• _What is needed_: What is needed is an exact copy of the lines from the line containing "Keep writing the" to the line containing "# Three simple", both lines included, and nothing else.

• _Supplied material_:
## Start

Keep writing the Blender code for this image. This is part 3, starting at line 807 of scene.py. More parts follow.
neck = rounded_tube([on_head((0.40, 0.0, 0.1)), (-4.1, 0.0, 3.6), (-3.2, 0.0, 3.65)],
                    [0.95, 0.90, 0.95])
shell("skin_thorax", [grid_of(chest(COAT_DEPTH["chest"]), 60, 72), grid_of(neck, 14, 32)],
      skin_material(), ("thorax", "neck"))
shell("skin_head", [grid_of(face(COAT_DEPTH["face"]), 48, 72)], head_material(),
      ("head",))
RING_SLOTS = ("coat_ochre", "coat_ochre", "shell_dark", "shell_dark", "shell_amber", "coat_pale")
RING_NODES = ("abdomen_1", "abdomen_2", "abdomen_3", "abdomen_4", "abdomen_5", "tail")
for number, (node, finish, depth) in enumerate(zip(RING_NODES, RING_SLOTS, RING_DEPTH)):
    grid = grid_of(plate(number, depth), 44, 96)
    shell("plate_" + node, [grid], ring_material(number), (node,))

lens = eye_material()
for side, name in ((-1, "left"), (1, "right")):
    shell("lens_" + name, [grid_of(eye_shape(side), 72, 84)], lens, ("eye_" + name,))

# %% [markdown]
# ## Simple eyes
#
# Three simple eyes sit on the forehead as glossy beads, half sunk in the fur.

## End
## Start

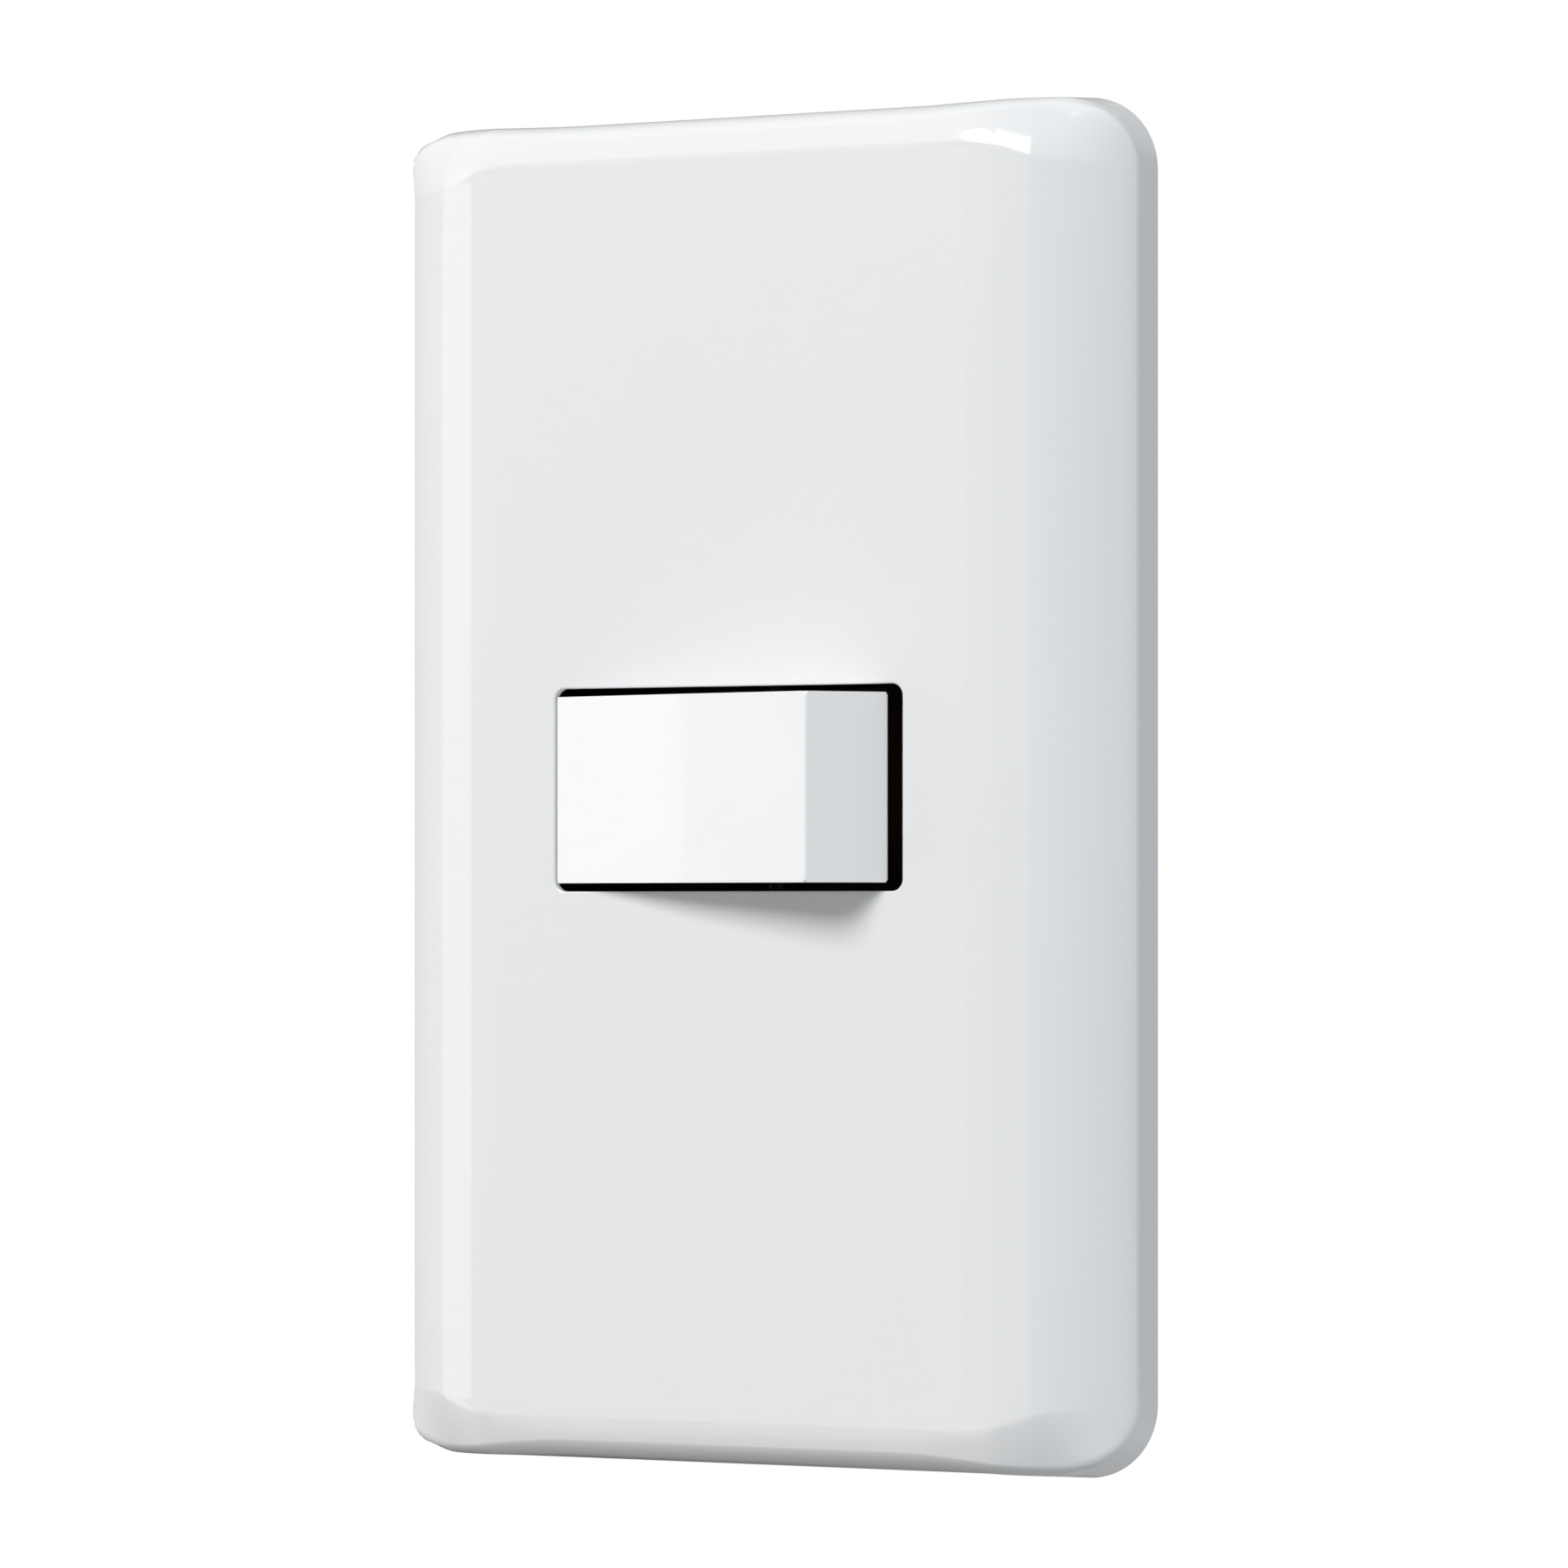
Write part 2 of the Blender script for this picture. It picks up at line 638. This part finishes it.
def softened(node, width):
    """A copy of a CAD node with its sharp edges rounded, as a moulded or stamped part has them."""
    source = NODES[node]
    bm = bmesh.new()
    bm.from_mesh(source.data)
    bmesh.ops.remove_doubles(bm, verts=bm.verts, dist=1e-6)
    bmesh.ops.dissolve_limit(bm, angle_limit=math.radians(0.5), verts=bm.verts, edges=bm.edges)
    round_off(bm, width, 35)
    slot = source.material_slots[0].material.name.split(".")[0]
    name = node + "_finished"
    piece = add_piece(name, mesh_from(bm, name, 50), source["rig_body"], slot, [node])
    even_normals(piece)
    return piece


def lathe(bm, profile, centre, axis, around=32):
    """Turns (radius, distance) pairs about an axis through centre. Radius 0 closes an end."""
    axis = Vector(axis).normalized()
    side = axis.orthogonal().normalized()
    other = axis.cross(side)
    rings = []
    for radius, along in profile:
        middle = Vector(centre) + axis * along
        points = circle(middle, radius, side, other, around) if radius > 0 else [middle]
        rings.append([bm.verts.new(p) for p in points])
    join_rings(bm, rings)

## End
## Start

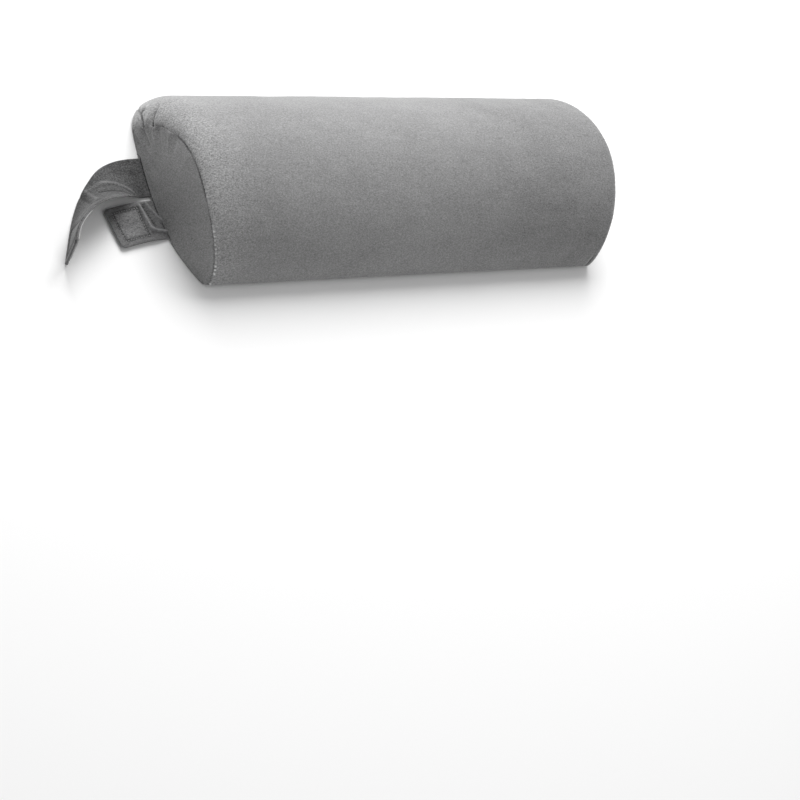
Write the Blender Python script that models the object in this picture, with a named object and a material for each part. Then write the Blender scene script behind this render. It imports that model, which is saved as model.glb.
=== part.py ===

## End

• _Answer to the problem_:
Keep writing the Blender code for this image. This is part 3, starting at line 807 of scene.py. More parts follow.
neck = rounded_tube([on_head((0.40, 0.0, 0.1)), (-4.1, 0.0, 3.6), (-3.2, 0.0, 3.65)],
                    [0.95, 0.90, 0.95])
shell("skin_thorax", [grid_of(chest(COAT_DEPTH["chest"]), 60, 72), grid_of(neck, 14, 32)],
      skin_material(), ("thorax", "neck"))
shell("skin_head", [grid_of(face(COAT_DEPTH["face"]), 48, 72)], head_material(),
      ("head",))
RING_SLOTS = ("coat_ochre", "coat_ochre", "shell_dark", "shell_dark", "shell_amber", "coat_pale")
RING_NODES = ("abdomen_1", "abdomen_2", "abdomen_3", "abdomen_4", "abdomen_5", "tail")
for number, (node, finish, depth) in enumerate(zip(RING_NODES, RING_SLOTS, RING_DEPTH)):
    grid = grid_of(plate(number, depth), 44, 96)
    shell("plate_" + node, [grid], ring_material(number), (node,))

lens = eye_material()
for side, name in ((-1, "left"), (1, "right")):
    shell("lens_" + name, [grid_of(eye_shape(side), 72, 84)], lens, ("eye_" + name,))

# %% [markdown]
# ## Simple eyes
#
# Three simple eyes sit on the forehead as glossy beads, half sunk in the fur.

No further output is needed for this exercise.